START SUPPLIED MATERIAL

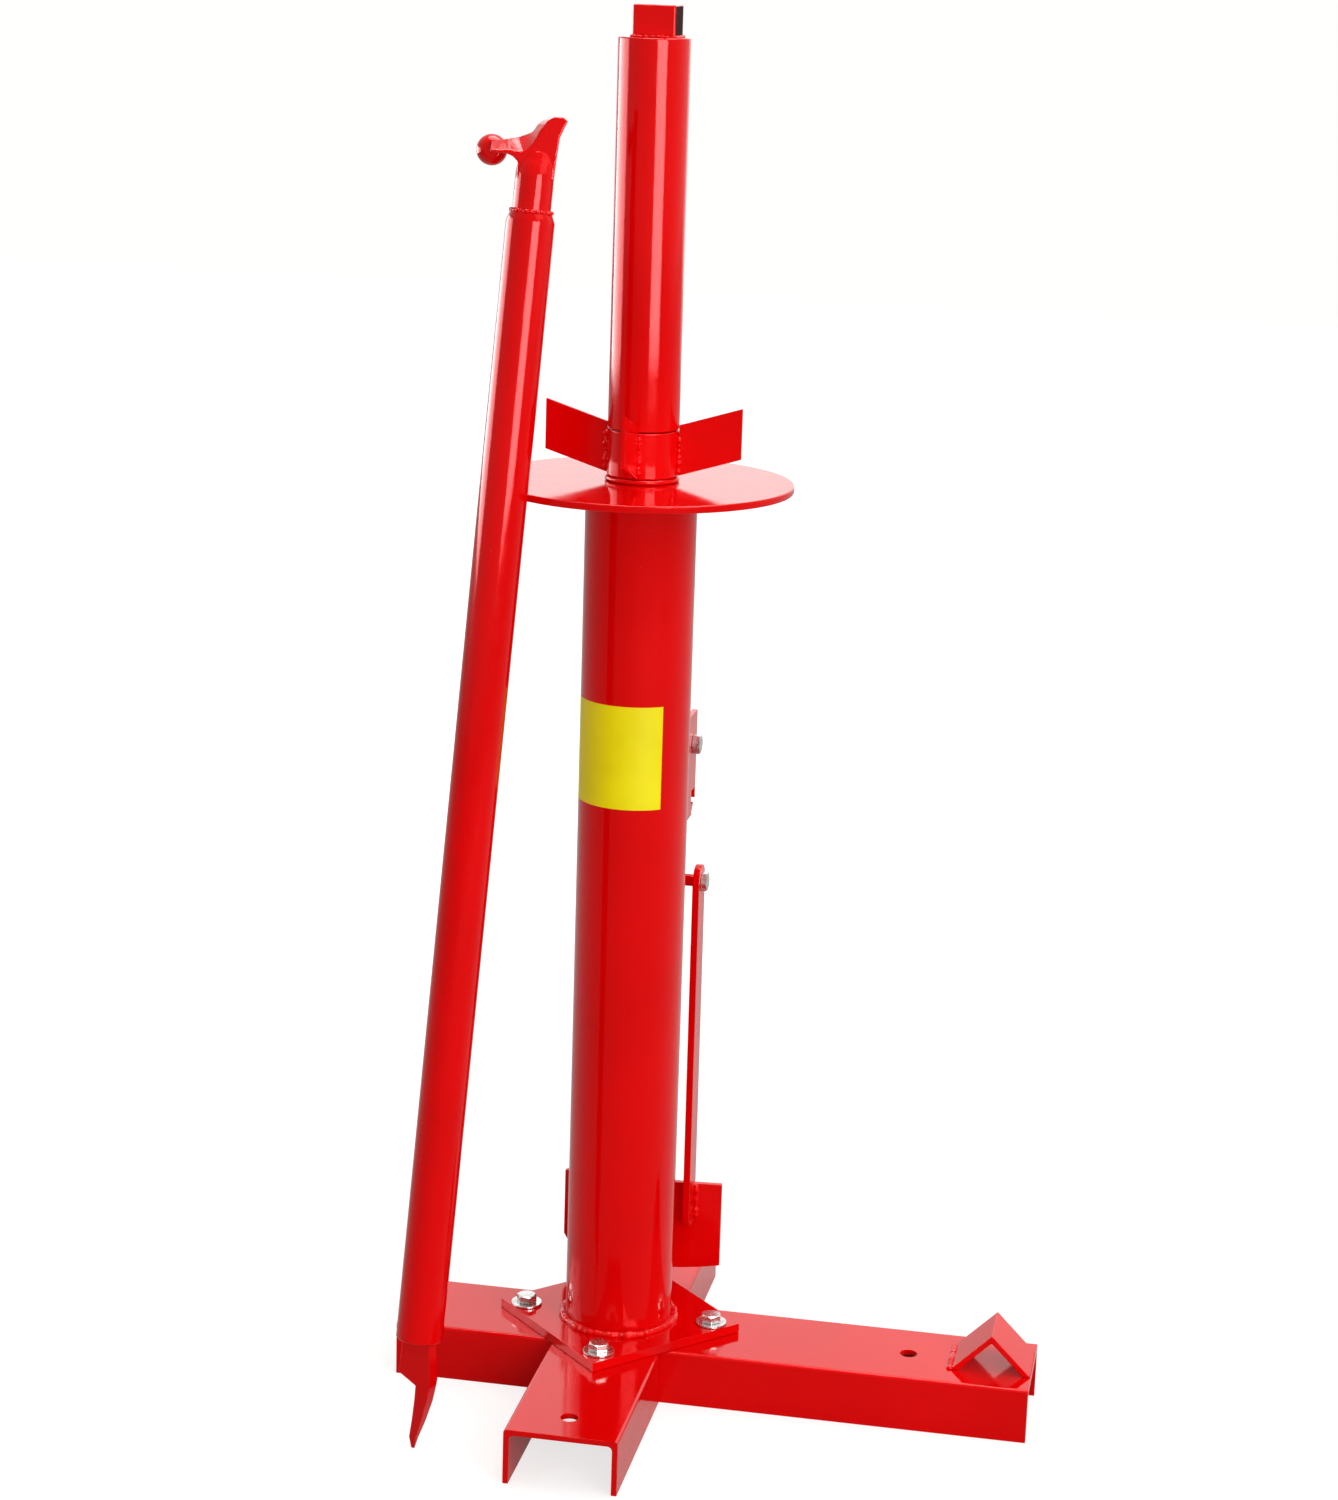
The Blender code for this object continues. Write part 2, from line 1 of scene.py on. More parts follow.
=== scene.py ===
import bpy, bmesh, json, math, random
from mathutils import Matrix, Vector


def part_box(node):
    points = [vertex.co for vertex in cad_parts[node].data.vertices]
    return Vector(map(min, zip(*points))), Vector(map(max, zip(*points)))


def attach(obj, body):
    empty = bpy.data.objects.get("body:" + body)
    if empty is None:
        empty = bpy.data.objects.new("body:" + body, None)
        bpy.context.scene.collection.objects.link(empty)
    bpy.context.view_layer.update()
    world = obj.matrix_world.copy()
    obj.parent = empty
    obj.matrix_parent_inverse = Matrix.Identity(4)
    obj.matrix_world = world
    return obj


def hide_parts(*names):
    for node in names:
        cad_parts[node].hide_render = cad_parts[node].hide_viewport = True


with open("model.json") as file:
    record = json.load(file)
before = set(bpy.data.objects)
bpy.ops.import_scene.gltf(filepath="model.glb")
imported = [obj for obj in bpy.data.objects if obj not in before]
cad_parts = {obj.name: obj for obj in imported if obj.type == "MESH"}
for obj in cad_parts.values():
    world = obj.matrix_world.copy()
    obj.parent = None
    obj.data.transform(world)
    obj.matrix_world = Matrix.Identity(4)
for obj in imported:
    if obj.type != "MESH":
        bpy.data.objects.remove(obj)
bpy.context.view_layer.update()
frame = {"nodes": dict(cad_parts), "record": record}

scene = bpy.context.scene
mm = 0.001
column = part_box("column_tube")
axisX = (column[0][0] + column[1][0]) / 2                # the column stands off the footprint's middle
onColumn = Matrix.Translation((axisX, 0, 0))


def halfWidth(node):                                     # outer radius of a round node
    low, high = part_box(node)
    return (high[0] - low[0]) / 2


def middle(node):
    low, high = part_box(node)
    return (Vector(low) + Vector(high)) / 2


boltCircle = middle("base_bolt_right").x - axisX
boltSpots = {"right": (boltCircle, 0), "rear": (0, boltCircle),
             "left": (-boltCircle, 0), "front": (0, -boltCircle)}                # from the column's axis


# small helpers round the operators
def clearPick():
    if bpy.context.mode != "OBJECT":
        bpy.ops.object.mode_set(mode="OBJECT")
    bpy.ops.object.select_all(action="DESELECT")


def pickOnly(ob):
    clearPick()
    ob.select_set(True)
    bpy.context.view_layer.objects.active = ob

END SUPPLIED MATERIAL
START SUPPLIED MATERIAL

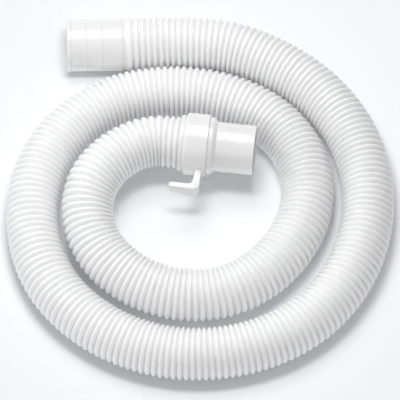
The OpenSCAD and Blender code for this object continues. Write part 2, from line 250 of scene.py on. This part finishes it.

END SUPPLIED MATERIAL

**GIVEN EXERCISE**:
Exactly reproduce the lines that run from the line bearing "The Blender code" through the line bearing "if empty is", with both end lines included.

**COMPLETED EXERCISE**:
The Blender code for this object continues. Write part 2, from line 1 of scene.py on. More parts follow.
=== scene.py ===
import bpy, bmesh, json, math, random
from mathutils import Matrix, Vector


def part_box(node):
    points = [vertex.co for vertex in cad_parts[node].data.vertices]
    return Vector(map(min, zip(*points))), Vector(map(max, zip(*points)))


def attach(obj, body):
    empty = bpy.data.objects.get("body:" + body)
    if empty is None:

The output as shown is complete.